Ergo – Take BACK control – rather than “let’s change our commercial relationships for the past 30 years forcing some businesses to close”.
If you were Scottish, you’d look at this almighty mess in NI and think – “Do I want to do this to Scotland?”
It’s a winning formula for right wing parties – stoke fear and claim to be the party of optimism.
Oversee a transfer of wealth from SMEs and the poorest to the top deciles – and mischaracterise your opponents as elites. As DAG put it today, it’s Orwellian.
It is also cynical, short-termist and effective.
Creating cardboard cut out hate figures is part of the strategy – illegal immigrants, Woke activists, liberal EU lawyers…

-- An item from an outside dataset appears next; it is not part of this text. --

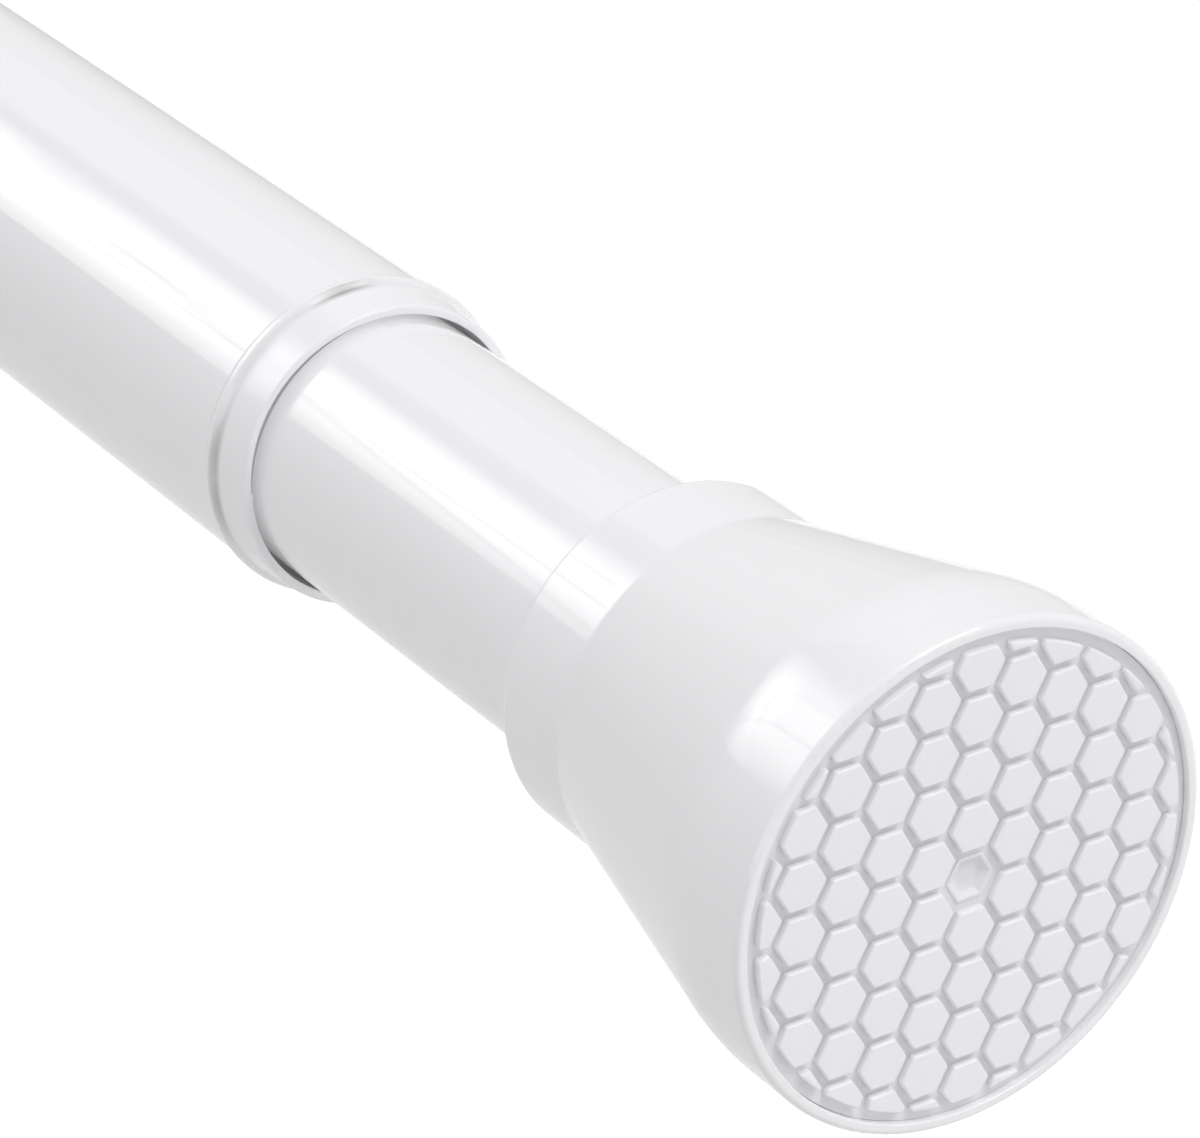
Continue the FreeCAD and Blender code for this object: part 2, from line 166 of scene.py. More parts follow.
# Where the softbox's glow rises from each of its edges, and the share that is left at the edge
TOP_GLOW = ((-0.02, 0.2), 0.22)
BOTTOM_GLOW = ((-0.02, 0.23), 0.38)
NEAR_GLOW = ((0.66, 0.78), 0.7)
FAR_GLOW = ((0.9, 0.84), 0.5)
SEAM_GLOW = 0.65

# How dark the slot between softbox and panel is, and how bright the low light is
SLOT_SHADE = 0.8
LOW_RADIANCE = 0.37

# The floor: its own shade, the light that it adds on one side, and how the camera sees it
FLOOR_PAPER = (0.48, 0.48, 0.48, 1.0)
FLOOR_LIFT = 0.5
FLOOR_SEEN = 1.05
FLOOR_SEEN_SHARE = 0.9
WHITE = (1.0, 1.0, 1.0, 1.0)

# The photograph's camera, measured from the middle of the sliding foot's face, in millimetres
CAMERA_FROM_FOOT = (222.96, -174.26, 169.35)
CAMERA_LOOKS = (-0.74337, 0.48430, -0.46116)
CAMERA_LENS = 151.58
CAMERA_CLIP = 0.01
SENSOR_WIDTH = 36.0


def low_high(node):
    """Lowest and highest corner of a solid, in metres."""
    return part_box(node)


FOOT_X = low_high("sliding_end_cap")[1].x
FOOT_R = low_high("sliding_end_cap")[1].y
OUTER_R = low_high("outer_tube")[1].y
INNER_R = low_high("inner_tube")[1].y
TUBE_END_X = low_high("outer_tube")[1].x


class Socket:
    """A shader value that takes part in Python arithmetic."""

    def __init__(self, shader, socket):
        self.shader = shader
        self.socket = socket

    def maths(self, operation, *others):
        inputs = {i: value for i, value in enumerate((self,) + others)}
        return self.shader.add("ShaderNodeMath", {"operation": operation}, inputs)[0]

    def flipped(self, operation, first):
        return self.shader.add("ShaderNodeMath", {"operation": operation}, {0: first, 1: self})[0]

    def __add__(self, other):
        return self.maths("ADD", other)

    def __radd__(self, other):
        return self.maths("ADD", other)

    def __sub__(self, other):
        return self.maths("SUBTRACT", other)

    def __rsub__(self, other):
        return self.flipped("SUBTRACT", other)

    def __mul__(self, other):
        return self.maths("MULTIPLY", other)

    def __rmul__(self, other):
        return self.maths("MULTIPLY", other)


class Node:
    """A shader node whose outputs are read as Socket values."""

    def __init__(self, shader, node):
        self.shader = shader
        self.node = node

    def __getitem__(self, output):
        return Socket(self.shader, self.node.outputs[output])


class Shader:
    """Builds one node tree: every node comes from add()."""

    def __init__(self, tree):
        self.tree = tree
        tree.nodes.clear()

    def add(self, kind, settings=None, inputs=None):
        node = self.tree.nodes.new(kind)
        for name, value in (settings or {}).items():
            setattr(node, name, value)
        for name, value in (inputs or {}).items():
            if isinstance(value, Socket):
                self.tree.links.new(value.socket, node.inputs[name])
            else:
                node.inputs[name].default_value = value
        return Node(self, node)


def new_material(name):
    material = bpy.data.materials.new(name)
    material.use_nodes = True
    return material, Shader(material.node_tree)


def surface(shader, inputs):
    """Light a material with one Principled shader."""
    principled = shader.add("ShaderNodeBsdfPrincipled", None, inputs)
    shader.add("ShaderNodeOutputMaterial", None, {"Surface": principled["BSDF"]})


def object_axes(shader):
    """The place on the object as X, Y and Z."""
    place = shader.add("ShaderNodeTexCoord")["Object"]
    return shader.add("ShaderNodeSeparateXYZ", None, {"Vector": place})


def object_noise(shader, scale, detail=3.0, roughness=0.5):
    place = shader.add("ShaderNodeTexCoord")["Object"]
    noise = shader.add("ShaderNodeTexNoise", None,
                       {"Vector": place, "Scale": scale, "Detail": detail, "Roughness": roughness})
    return noise["Fac"]


def bumped(shader, height, strength, depth):
    bump = shader.add("ShaderNodeBump", None, {"Height": height, "Strength": strength, "Distance": depth})
    return bump["Normal"]


def grey(shader, value):
    return shader.add("ShaderNodeCombineColor", None, {"Red": value, "Green": value, "Blue": value})[0]


def tinted(shader, colour, shade, spread):
    """A colour that darkens by as much as spread where shade is low."""
    amount = between(shade, 1.0 - spread, 1.0)
    mixed = shader.add("ShaderNodeMix", {"data_type": "RGBA", "blend_type": "MULTIPLY"},
                       {"Factor": 1.0, "A": (*colour, 1.0), "B": grey(shader, amount)})
    return mixed[2]


def between(value, least, most):
    """A value from nothing to one, laid out between two others."""
    return value * (most - least) + least


def smooth_step(shader, value, nothing, full):
    """Nothing at one value, one at another, and a soft rise between them."""
    ranged = shader.add("ShaderNodeMapRange", {"interpolation_type": "SMOOTHSTEP"},
                        {"Value": value, "From Min": nothing, "From Max": full})
    return ranged["Result"]


def near(shader, value, middle, width):
    """One at a middle value, falling to nothing a width away from it."""
    return smooth_step(shader, (value - middle).maths("ABSOLUTE"), width, 0.0)


def tube_paint(colours):
    """White enamel: nearly mirror smooth, with a trace of orange peel."""
    material, shader = new_material("tube_paint")
    broad = object_noise(shader, scale=45.0)
    peel = object_noise(shader, scale=900.0, detail=2.0)
    surface(shader, {
        "Base Color": tinted(shader, colours.tube_white, broad, spread=0.01),
        "Roughness": between(broad, 0.035, 0.055),
        "Normal": bumped(shader, peel, strength=0.015, depth=0.02 * MM),
        "IOR": 1.5,
    })
    return material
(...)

You’re engaged and see through it – but you’re not the target audience.
Your comments on this thread are the most depressing I have read for some time
They make me wish I had the means to leave this country permanently, because opposition seems futile, and the ultimate destination could be Robert Mercer’s version of Utopia
“The real issue here is what comes down the line if these legal actions succeed? A hard border in Ireland – Johnson was never going to put one up and never will, but will the EU?”
No – the entire point of the NI Protocol is to avoid a hard border in Ireland, so the EU isn’t going to impose one.
More likely is that, if the ECJ and/or arbitration panel find that the UK government has breached the Protocol in a way which undermines the EU Single Market, then the EU could be entitled to raise tariffs on UK exports to an equivalent value to the estimated cost to the Single Market caused by the breach.
Which for this particular breach might well be nil, or unquantifiable.